>> begin DATASET RECORDS

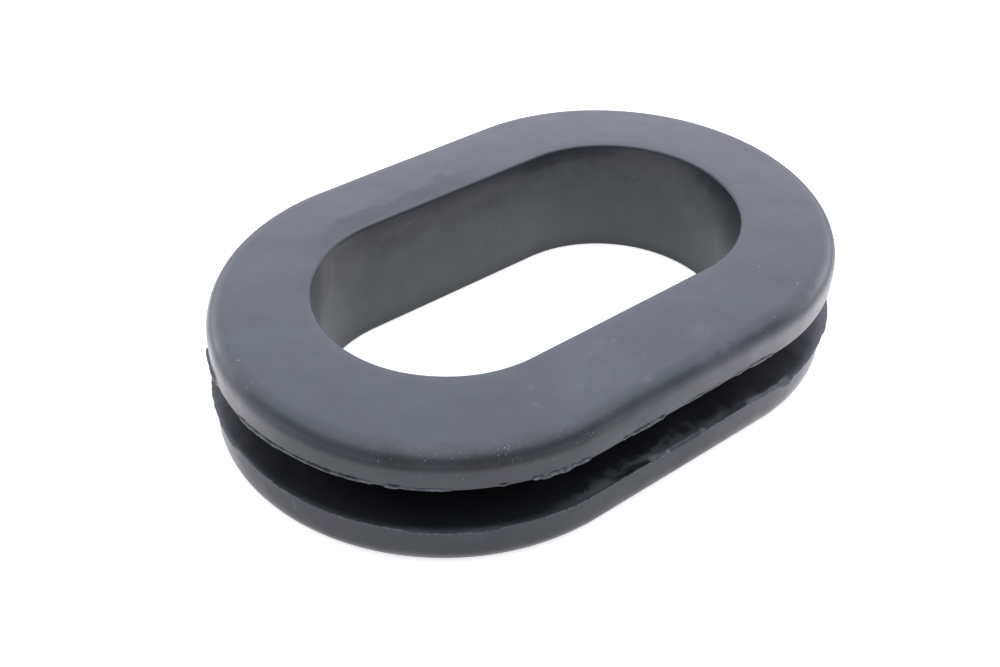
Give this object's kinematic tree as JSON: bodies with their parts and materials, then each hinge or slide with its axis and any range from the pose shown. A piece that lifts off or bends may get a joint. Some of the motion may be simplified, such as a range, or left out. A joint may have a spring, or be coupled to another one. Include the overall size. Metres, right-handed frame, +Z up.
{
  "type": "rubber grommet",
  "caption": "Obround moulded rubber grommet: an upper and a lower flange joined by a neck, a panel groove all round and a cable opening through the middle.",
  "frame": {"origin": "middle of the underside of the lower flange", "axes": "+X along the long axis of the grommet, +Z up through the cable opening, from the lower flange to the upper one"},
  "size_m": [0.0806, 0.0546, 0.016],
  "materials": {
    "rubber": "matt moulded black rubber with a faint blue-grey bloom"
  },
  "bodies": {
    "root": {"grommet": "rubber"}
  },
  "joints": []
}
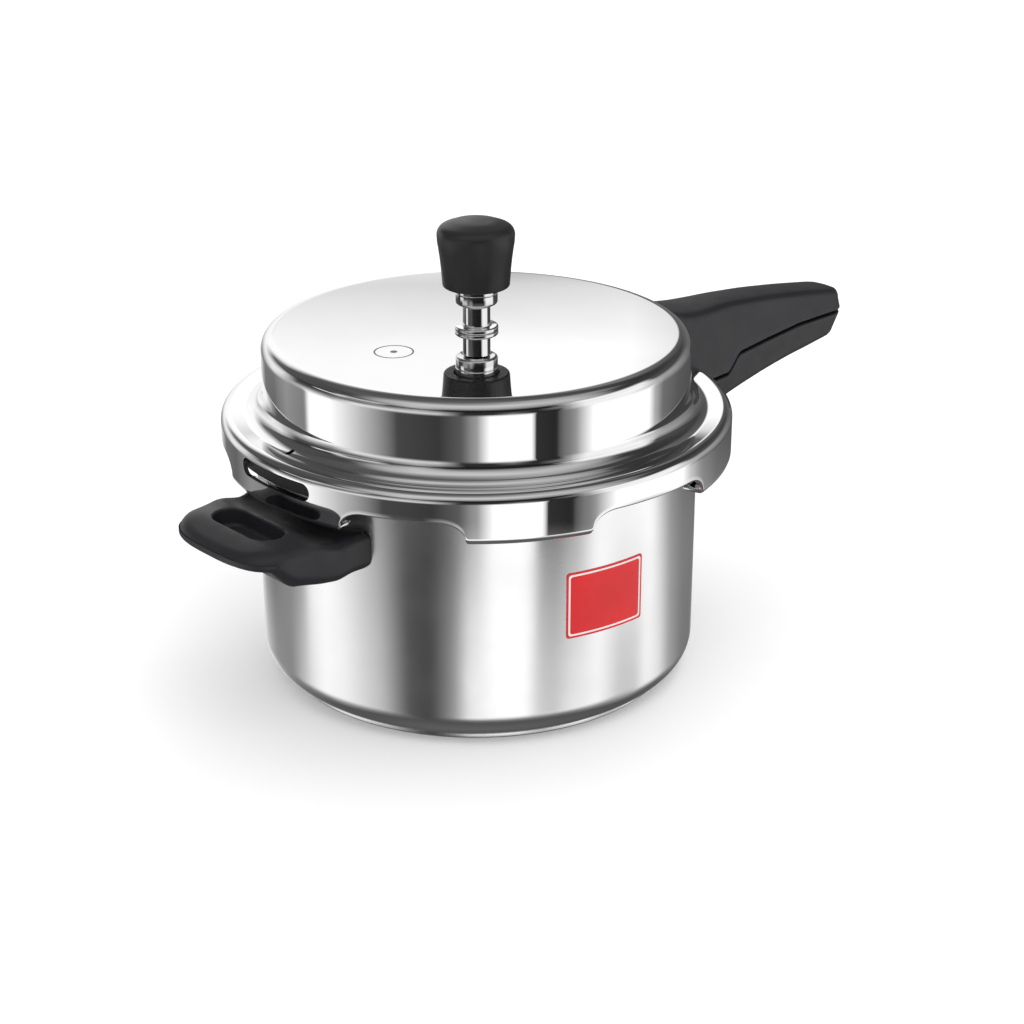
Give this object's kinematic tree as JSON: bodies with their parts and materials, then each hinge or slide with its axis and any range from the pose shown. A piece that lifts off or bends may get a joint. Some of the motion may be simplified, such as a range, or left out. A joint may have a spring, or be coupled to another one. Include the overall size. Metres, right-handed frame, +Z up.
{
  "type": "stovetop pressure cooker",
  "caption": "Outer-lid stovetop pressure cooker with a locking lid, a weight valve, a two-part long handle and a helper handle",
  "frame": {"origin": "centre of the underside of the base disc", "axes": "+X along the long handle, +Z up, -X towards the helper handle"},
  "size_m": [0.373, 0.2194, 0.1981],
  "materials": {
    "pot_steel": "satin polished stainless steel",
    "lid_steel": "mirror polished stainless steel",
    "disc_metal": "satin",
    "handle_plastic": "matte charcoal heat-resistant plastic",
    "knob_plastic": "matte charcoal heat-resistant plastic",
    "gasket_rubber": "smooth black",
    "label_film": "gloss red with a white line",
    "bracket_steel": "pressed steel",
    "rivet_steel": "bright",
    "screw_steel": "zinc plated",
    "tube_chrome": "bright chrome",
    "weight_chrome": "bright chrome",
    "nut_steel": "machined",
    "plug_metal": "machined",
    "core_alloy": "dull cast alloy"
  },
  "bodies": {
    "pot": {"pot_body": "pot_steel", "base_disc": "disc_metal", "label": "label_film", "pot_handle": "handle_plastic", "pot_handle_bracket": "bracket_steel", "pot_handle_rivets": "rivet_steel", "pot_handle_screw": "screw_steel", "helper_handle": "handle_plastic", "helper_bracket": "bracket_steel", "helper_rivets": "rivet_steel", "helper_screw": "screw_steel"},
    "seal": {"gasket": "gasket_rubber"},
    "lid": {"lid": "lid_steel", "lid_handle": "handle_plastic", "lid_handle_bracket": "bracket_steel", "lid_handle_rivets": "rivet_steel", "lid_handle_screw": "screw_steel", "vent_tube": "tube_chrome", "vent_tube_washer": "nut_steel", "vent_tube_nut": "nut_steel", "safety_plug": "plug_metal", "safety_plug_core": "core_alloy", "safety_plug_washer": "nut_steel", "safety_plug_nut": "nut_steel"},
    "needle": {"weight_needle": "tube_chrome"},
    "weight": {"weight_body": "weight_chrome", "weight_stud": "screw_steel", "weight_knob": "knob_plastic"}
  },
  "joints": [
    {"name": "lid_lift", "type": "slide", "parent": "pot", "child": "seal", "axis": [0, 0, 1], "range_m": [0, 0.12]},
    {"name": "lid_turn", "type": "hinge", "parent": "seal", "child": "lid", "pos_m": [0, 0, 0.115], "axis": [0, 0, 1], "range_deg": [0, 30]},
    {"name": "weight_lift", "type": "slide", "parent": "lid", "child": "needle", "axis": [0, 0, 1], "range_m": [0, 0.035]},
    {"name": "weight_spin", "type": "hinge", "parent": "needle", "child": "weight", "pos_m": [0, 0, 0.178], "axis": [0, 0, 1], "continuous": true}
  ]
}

>> end DATASET RECORDS

- **INSTRUCTIONS TO FOLLOW**
Output the records exactly, including every line.

- **ANSWER TO THIS EXERCISE**
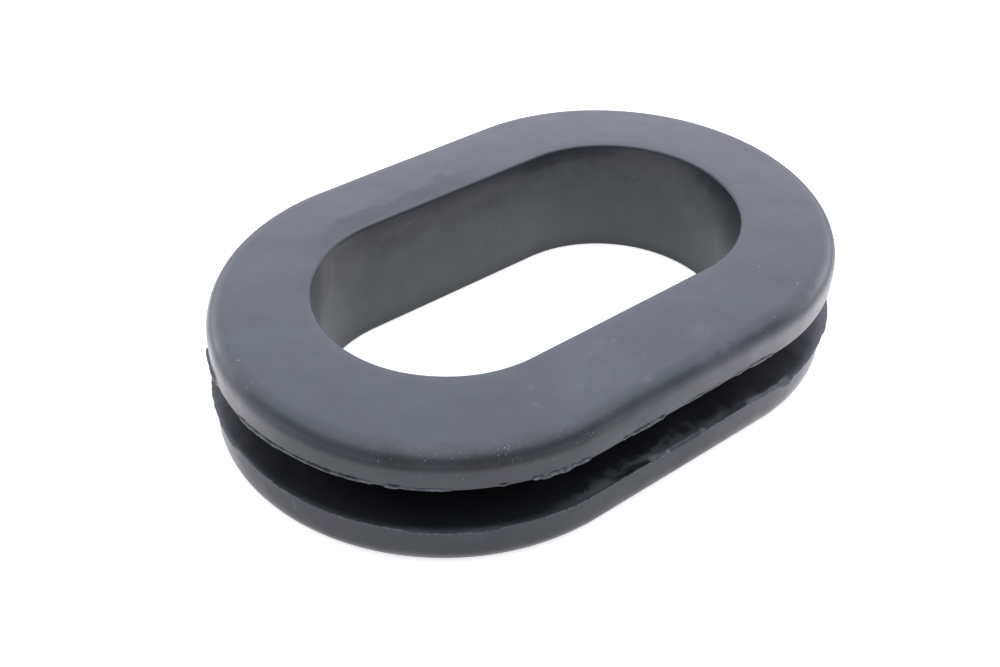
Give this object's kinematic tree as JSON: bodies with their parts and materials, then each hinge or slide with its axis and any range from the pose shown. A piece that lifts off or bends may get a joint. Some of the motion may be simplified, such as a range, or left out. A joint may have a spring, or be coupled to another one. Include the overall size. Metres, right-handed frame, +Z up.
{
  "type": "rubber grommet",
  "caption": "Obround moulded rubber grommet: an upper and a lower flange joined by a neck, a panel groove all round and a cable opening through the middle.",
  "frame": {"origin": "middle of the underside of the lower flange", "axes": "+X along the long axis of the grommet, +Z up through the cable opening, from the lower flange to the upper one"},
  "size_m": [0.0806, 0.0546, 0.016],
  "materials": {
    "rubber": "matt moulded black rubber with a faint blue-grey bloom"
  },
  "bodies": {
    "root": {"grommet": "rubber"}
  },
  "joints": []
}
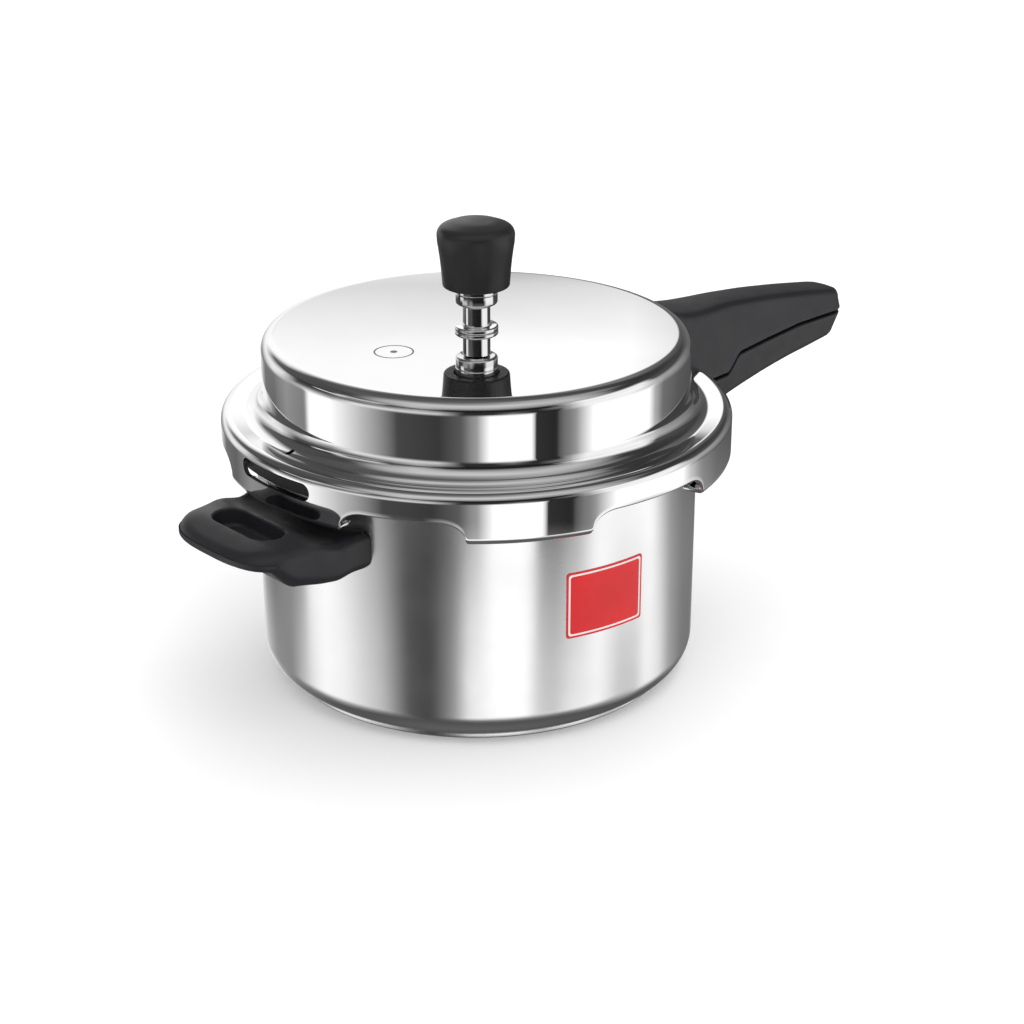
Give this object's kinematic tree as JSON: bodies with their parts and materials, then each hinge or slide with its axis and any range from the pose shown. A piece that lifts off or bends may get a joint. Some of the motion may be simplified, such as a range, or left out. A joint may have a spring, or be coupled to another one. Include the overall size. Metres, right-handed frame, +Z up.
{
  "type": "stovetop pressure cooker",
  "caption": "Outer-lid stovetop pressure cooker with a locking lid, a weight valve, a two-part long handle and a helper handle",
  "frame": {"origin": "centre of the underside of the base disc", "axes": "+X along the long handle, +Z up, -X towards the helper handle"},
  "size_m": [0.373, 0.2194, 0.1981],
  "materials": {
    "pot_steel": "satin polished stainless steel",
    "lid_steel": "mirror polished stainless steel",
    "disc_metal": "satin",
    "handle_plastic": "matte charcoal heat-resistant plastic",
    "knob_plastic": "matte charcoal heat-resistant plastic",
    "gasket_rubber": "smooth black",
    "label_film": "gloss red with a white line",
    "bracket_steel": "pressed steel",
    "rivet_steel": "bright",
    "screw_steel": "zinc plated",
    "tube_chrome": "bright chrome",
    "weight_chrome": "bright chrome",
    "nut_steel": "machined",
    "plug_metal": "machined",
    "core_alloy": "dull cast alloy"
  },
  "bodies": {
    "pot": {"pot_body": "pot_steel", "base_disc": "disc_metal", "label": "label_film", "pot_handle": "handle_plastic", "pot_handle_bracket": "bracket_steel", "pot_handle_rivets": "rivet_steel", "pot_handle_screw": "screw_steel", "helper_handle": "handle_plastic", "helper_bracket": "bracket_steel", "helper_rivets": "rivet_steel", "helper_screw": "screw_steel"},
    "seal": {"gasket": "gasket_rubber"},
    "lid": {"lid": "lid_steel", "lid_handle": "handle_plastic", "lid_handle_bracket": "bracket_steel", "lid_handle_rivets": "rivet_steel", "lid_handle_screw": "screw_steel", "vent_tube": "tube_chrome", "vent_tube_washer": "nut_steel", "vent_tube_nut": "nut_steel", "safety_plug": "plug_metal", "safety_plug_core": "core_alloy", "safety_plug_washer": "nut_steel", "safety_plug_nut": "nut_steel"},
    "needle": {"weight_needle": "tube_chrome"},
    "weight": {"weight_body": "weight_chrome", "weight_stud": "screw_steel", "weight_knob": "knob_plastic"}
  },
  "joints": [
    {"name": "lid_lift", "type": "slide", "parent": "pot", "child": "seal", "axis": [0, 0, 1], "range_m": [0, 0.12]},
    {"name": "lid_turn", "type": "hinge", "parent": "seal", "child": "lid", "pos_m": [0, 0, 0.115], "axis": [0, 0, 1], "range_deg": [0, 30]},
    {"name": "weight_lift", "type": "slide", "parent": "lid", "child": "needle", "axis": [0, 0, 1], "range_m": [0, 0.035]},
    {"name": "weight_spin", "type": "hinge", "parent": "needle", "child": "weight", "pos_m": [0, 0, 0.178], "axis": [0, 0, 1], "continuous": true}
  ]
}